Sir John A was commissioned by the National Art Centre (NAC) in Ottawa, as part of Canada’s 150th anniversary celebration. The seed of the idea was to commemorate the nation’s sesquicentennial by producing a new Canadian play about Sir John A. Macdonald. The thought was brought by the NAC’s board of directors to Jillian Keiley, the artistic director of the NAC’s English Theatre Division at the time. “Jillian, to her benefit, or to her wisdom, didn’t want to do another mouldy bio of Sir John A.,” Taylor recalled. “And she came up with an interesting idea - doing a bio of Sir John from the Indigenous perspective. Then, she contacted me, and asked me if I’d be interested in doing it - and of course I was!”
He looks at live theatre as an extension of the earliest storytelling techniques. “Theatre is just the next logical progression of oral storytelling,” he pointed out. “It’s the ability to take the audience on a journey using your imagination, your body, your voice. Its original function was to tell stories. The original function of stories is to entertain, to educate, to pass on lore, and tales, and explain elements of nature. Theatre’s job is the same - it takes the audience on a journey to places that it hadn’t been before.”
Sometimes, even Taylor himself is surprised at where his writing takes him. “I don’t just sit down and suddenly write from the top of my head,” he explained. “Usually, I don’t start writing until I’ve researched it, and I know what I want to say, and how I want to say it, so that, when I do sit down and begin, I’m fairly confident of the direction I’m going,” he explained. “Obviously, that’s not totally set in stone - I find that when I finish a project, and I hold it up in my hand, it’s 60 per cent where I wanted to go, and then 40 per cent of it I discovered on the journey… sometimes, some of the characters are wittier, or angrier, or smarter than I had expected - sometimes, I’m actually quite surprised at how the characters have developed on their own, and taken on their own personality.”
Taylor isn’t just a playwright - he’s a filmmaker, a humourist, a journalist, a philosopher, and a screenwriter. In fact, the first commission this prolific writer ever took on was writing an episode of an iconic Canadian television show: The Beachcomers. The program was both wildly popular and also brought national attention to many aspects of modern Indigenous life for the first time. “I was 25 when that came out,” he recalled. “I look back and, like anybody else, all I see are the flaws - it was the very first thing I ever wrote, and it was the first thing I was commissioned for. I was very excited, I wrote it, they shot it! All with me never having been to British Columbia, I should add. And then, I saw it, about two years ago… and I’m looking at it, and I think it holds up quite well for a first effort!”

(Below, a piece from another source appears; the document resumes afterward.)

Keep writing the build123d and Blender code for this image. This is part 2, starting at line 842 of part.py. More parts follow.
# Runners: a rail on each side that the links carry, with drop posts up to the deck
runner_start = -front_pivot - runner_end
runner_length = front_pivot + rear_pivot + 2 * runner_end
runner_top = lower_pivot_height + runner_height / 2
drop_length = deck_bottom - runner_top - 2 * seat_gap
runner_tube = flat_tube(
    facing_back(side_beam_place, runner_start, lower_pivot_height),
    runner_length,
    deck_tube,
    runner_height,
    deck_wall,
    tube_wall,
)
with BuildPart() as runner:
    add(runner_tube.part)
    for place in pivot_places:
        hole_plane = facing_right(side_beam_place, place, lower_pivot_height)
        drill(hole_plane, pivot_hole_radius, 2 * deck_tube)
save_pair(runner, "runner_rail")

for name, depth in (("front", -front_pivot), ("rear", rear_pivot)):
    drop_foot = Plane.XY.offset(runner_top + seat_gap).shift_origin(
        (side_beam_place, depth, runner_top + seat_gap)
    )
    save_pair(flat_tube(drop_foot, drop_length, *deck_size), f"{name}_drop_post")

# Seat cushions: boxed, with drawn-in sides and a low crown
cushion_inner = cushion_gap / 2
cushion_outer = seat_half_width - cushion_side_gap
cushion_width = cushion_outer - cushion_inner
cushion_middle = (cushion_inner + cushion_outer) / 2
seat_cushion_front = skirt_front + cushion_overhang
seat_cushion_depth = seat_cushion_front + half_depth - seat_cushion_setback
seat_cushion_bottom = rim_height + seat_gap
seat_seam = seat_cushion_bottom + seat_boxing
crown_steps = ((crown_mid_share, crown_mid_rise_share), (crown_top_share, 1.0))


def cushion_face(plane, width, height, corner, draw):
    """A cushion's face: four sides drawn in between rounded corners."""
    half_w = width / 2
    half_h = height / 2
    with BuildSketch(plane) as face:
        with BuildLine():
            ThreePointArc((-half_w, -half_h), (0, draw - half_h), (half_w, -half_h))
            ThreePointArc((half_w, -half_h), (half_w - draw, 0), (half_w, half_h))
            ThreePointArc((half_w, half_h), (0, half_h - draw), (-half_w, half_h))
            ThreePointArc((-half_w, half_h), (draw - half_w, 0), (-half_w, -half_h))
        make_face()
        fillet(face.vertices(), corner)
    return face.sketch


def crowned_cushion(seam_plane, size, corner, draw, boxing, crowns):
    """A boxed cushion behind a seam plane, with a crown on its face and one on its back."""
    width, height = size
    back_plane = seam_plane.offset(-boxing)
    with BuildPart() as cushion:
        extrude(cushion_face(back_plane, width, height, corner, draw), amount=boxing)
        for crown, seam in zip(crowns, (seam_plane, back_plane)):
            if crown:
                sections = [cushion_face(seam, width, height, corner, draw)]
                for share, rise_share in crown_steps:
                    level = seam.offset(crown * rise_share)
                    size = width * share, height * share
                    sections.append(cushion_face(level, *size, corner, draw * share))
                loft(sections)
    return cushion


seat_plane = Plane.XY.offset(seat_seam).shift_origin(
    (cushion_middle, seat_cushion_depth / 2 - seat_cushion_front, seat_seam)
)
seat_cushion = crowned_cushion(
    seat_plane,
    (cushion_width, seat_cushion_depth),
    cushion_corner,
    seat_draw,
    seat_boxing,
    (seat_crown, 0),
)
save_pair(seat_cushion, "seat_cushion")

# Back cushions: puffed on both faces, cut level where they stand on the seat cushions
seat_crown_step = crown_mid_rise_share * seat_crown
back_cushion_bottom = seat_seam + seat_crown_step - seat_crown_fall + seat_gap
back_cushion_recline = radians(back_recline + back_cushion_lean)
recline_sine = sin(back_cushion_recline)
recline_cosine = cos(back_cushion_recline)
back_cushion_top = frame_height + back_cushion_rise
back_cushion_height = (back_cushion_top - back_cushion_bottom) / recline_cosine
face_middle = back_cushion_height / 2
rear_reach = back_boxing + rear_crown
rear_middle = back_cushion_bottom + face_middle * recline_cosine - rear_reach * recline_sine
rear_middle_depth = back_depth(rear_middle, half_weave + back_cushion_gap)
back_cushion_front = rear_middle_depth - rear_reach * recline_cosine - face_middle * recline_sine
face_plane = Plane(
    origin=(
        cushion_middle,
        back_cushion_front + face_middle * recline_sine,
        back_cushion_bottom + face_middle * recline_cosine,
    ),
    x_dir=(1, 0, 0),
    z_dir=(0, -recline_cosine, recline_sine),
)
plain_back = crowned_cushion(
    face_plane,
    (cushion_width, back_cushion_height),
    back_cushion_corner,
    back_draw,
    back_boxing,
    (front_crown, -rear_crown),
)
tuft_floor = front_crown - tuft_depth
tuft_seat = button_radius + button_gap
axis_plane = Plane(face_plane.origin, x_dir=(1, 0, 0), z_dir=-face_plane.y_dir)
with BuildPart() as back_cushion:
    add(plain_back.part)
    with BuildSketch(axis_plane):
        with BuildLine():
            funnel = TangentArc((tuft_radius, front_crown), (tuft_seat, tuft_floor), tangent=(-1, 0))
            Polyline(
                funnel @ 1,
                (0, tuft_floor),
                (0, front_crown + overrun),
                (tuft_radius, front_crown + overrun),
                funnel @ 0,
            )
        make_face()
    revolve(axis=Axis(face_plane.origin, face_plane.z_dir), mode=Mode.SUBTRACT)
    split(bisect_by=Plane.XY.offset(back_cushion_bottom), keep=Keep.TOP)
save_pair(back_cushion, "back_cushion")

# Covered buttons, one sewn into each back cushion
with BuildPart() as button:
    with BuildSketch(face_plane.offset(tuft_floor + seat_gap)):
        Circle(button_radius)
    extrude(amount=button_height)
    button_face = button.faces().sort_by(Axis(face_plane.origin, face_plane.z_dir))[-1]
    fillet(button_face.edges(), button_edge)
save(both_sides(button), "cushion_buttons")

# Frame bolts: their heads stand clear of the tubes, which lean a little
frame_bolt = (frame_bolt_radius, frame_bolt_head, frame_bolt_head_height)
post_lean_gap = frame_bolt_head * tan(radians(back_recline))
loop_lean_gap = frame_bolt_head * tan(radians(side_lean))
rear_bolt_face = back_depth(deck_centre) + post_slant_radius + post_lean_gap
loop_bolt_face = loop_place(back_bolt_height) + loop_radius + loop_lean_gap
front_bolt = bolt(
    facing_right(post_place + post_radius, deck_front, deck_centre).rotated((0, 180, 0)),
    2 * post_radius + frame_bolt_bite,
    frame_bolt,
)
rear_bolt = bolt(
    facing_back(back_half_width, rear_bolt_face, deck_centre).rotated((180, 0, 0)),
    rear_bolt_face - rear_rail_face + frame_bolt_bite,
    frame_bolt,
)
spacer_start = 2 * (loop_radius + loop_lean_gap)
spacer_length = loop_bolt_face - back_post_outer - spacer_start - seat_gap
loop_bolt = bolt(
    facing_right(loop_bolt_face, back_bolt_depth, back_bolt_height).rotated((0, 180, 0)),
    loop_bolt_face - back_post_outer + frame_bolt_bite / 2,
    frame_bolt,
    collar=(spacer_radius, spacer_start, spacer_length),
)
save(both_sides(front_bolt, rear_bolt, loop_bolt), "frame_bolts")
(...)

He’s also written plays that ended up expanding into a different form than he originally intended, like a documentary or a full-length novel. “Sometimes the story grows, and it takes on new forms,” Taylor mused. “I think it was Tolkien who once said, ‘the tale grew in the telling’. He started writing, and he wrote The Hobbit at first, and then Lord of the Rings. And The Hobbit was actually a very small book, And then when he began to do Lord of the Rings, the story grew, and it grew, and it grew, and became huge books. Sometimes, that’s just what happens.”

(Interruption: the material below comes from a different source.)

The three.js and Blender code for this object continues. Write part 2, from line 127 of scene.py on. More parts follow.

But how does a writer become as prolific as Taylor? “All good writers are good readers, and all great writers are great readers. Read, read, read,” he advised. “You’ll learn more from reading than you think you will. It’s an enjoyable pastime, and at the same time, you’re learning a lot. I’ve written for television, I’ve written a lot of nonfiction, I’ve written fiction, I’ve written documentaries, newspaper articles, et cetera, and I’ve never taken a writing course in my life - everything I am, I owe to reading.”

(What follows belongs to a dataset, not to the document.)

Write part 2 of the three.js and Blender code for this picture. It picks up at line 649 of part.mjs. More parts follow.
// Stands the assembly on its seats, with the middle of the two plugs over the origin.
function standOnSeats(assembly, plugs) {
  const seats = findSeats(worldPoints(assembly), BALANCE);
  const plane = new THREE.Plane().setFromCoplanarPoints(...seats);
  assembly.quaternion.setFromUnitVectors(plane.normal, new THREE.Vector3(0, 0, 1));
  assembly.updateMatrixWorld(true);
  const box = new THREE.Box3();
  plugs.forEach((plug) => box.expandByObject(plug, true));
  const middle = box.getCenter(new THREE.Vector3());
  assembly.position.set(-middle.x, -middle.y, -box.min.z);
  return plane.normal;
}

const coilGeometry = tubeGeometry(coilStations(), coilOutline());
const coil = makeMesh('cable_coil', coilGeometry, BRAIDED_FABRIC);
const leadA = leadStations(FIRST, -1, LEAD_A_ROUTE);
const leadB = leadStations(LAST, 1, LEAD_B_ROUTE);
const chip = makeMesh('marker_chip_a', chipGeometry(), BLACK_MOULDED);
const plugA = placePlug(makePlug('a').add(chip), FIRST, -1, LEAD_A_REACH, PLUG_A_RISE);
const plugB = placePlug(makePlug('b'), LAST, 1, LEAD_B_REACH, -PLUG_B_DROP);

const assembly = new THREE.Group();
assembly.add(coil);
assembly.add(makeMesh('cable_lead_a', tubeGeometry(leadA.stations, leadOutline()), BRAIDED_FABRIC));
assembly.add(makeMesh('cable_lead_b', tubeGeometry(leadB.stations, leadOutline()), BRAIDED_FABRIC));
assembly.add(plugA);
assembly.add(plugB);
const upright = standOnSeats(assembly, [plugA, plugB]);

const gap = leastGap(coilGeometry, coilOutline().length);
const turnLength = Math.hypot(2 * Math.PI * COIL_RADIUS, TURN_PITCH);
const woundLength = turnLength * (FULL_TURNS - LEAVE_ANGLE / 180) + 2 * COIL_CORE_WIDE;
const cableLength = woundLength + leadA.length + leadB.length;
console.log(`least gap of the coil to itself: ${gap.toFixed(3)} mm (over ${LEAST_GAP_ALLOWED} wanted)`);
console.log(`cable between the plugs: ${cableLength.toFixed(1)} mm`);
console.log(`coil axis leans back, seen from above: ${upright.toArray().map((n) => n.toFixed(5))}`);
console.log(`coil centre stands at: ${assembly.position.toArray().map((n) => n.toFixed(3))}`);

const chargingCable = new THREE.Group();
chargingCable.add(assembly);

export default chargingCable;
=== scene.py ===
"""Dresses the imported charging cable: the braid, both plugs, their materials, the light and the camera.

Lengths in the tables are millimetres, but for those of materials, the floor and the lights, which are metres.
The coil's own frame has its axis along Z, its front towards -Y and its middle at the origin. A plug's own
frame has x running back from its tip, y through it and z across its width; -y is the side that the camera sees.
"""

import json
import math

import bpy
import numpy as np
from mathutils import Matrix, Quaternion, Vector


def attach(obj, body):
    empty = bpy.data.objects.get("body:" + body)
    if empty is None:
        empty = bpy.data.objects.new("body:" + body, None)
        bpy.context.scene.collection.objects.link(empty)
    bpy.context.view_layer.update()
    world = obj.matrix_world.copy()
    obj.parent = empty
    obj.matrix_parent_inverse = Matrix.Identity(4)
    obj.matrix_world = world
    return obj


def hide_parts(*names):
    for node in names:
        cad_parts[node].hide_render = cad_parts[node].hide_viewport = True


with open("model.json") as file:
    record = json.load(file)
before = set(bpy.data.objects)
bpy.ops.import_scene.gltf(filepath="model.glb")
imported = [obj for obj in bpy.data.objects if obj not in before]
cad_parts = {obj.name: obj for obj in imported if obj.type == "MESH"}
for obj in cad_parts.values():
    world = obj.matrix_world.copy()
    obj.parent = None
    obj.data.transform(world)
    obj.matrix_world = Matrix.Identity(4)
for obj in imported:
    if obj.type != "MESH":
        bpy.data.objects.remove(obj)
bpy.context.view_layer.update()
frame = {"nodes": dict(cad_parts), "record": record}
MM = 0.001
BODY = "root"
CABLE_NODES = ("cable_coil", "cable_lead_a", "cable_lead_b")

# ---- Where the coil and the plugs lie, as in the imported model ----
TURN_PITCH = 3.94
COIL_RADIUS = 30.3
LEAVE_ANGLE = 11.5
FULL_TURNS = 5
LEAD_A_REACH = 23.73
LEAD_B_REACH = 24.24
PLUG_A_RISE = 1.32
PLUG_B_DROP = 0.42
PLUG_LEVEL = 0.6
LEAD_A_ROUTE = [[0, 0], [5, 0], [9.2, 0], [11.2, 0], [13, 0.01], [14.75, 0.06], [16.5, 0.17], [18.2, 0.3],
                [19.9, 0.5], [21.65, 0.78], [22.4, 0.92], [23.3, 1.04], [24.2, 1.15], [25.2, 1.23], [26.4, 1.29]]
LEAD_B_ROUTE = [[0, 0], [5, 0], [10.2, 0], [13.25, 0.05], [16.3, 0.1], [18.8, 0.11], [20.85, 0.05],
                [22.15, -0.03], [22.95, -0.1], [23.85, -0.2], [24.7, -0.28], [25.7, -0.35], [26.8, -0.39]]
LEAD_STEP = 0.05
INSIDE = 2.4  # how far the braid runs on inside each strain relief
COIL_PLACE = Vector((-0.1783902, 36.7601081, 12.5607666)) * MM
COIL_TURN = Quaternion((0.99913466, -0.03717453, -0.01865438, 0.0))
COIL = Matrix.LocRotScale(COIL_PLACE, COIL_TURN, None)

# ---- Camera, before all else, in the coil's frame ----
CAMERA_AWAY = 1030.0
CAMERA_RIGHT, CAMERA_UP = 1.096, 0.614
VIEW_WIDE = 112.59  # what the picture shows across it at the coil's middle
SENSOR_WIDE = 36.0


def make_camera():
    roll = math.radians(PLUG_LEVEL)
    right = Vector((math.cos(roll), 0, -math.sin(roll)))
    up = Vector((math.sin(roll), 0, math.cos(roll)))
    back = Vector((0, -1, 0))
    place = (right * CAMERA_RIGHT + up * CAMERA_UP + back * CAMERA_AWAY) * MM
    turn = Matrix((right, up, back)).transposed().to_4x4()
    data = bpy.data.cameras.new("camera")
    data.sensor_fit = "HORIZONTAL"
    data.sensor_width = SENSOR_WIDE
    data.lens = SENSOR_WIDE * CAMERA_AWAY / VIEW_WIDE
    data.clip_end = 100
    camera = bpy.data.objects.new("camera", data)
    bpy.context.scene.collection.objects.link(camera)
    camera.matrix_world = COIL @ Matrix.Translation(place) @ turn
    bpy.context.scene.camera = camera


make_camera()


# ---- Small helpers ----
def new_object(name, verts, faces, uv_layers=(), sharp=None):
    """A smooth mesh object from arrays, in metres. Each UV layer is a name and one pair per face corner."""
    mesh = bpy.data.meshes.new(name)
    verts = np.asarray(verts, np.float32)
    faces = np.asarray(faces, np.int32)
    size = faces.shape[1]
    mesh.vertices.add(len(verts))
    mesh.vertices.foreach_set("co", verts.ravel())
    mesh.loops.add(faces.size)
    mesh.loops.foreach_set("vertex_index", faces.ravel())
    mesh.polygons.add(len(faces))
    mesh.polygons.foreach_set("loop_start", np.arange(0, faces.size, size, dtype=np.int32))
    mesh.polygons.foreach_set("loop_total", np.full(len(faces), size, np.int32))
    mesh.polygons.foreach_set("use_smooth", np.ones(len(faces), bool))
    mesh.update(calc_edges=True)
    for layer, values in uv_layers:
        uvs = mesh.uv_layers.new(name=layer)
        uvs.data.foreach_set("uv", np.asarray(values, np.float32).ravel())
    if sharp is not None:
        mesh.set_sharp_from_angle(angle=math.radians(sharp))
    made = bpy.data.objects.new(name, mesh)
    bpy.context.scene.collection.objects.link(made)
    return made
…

While Sir John A is a comedy, it’s also meant to get people talking. The play’s central conflict concerns Bobby Rabbit - a man who’s just trying to regain possession of an invaluable family heirloom that was taken by someone without permission. Complicating matters is the fact that the thief in question is a well-respected museum with no intention of returning the artifact. Rabbit is forced to take matters into his own hands, with hilarious results. The play uses unflinching humour to draw attention to the long shadows cast by the dark clouds obscuring the truth about Canada’s founding. It also asks questions about what the phrase “truth and reconciliation" really means. “I have to admit, I don’t exactly know what ‘reconciliation’ is,” Taylor pointed out. “To me, reconciliation is like a Rorschach test - it means different things to different people. Some say reconciliation can’t begin until all the land is returned, and I severely doubt that will ever happen. I think everybody has their own judgment on reconciliation, on what reconciliation is…. What most Canadians don’t understand is - Native people aren’t the only ones who are Treaty people - all Canadians are Treaty people, because the government signed these Treaties in their name, like most governments do. So every single person in Blyth, every single person in Toronto, every single person all across Canada is a Treaty person. So I think it’s important that people of all walks of life, and in all towns across Canada, sort of know what is important to Indigenous people, and what motivates them. I think, in the end, they’ll find that it’s not that different from what motivates them. Or what makes them wonder about the sanity of the government.”
Taylor wants audiences to know they won’t regret taking a chance on Sir John A: Acts of a Gentrified Ojibway Rebellion. “There used to be a phase when the vast majority of Indigenous plays and literature were dark, depressing, bleak, sad, and angry,” he pointed out. “And my journey has been to sort of soften that perspective on Native people - to show how much we laugh, how much we enjoy life, and that we want everybody to come in and join in on the party. So, I want people to come to my play, and know that they’re there for a good time. There’s going to be music, there’s going to be jokes, there’s going to be a fun road trip with Sir John A. Macdonald!”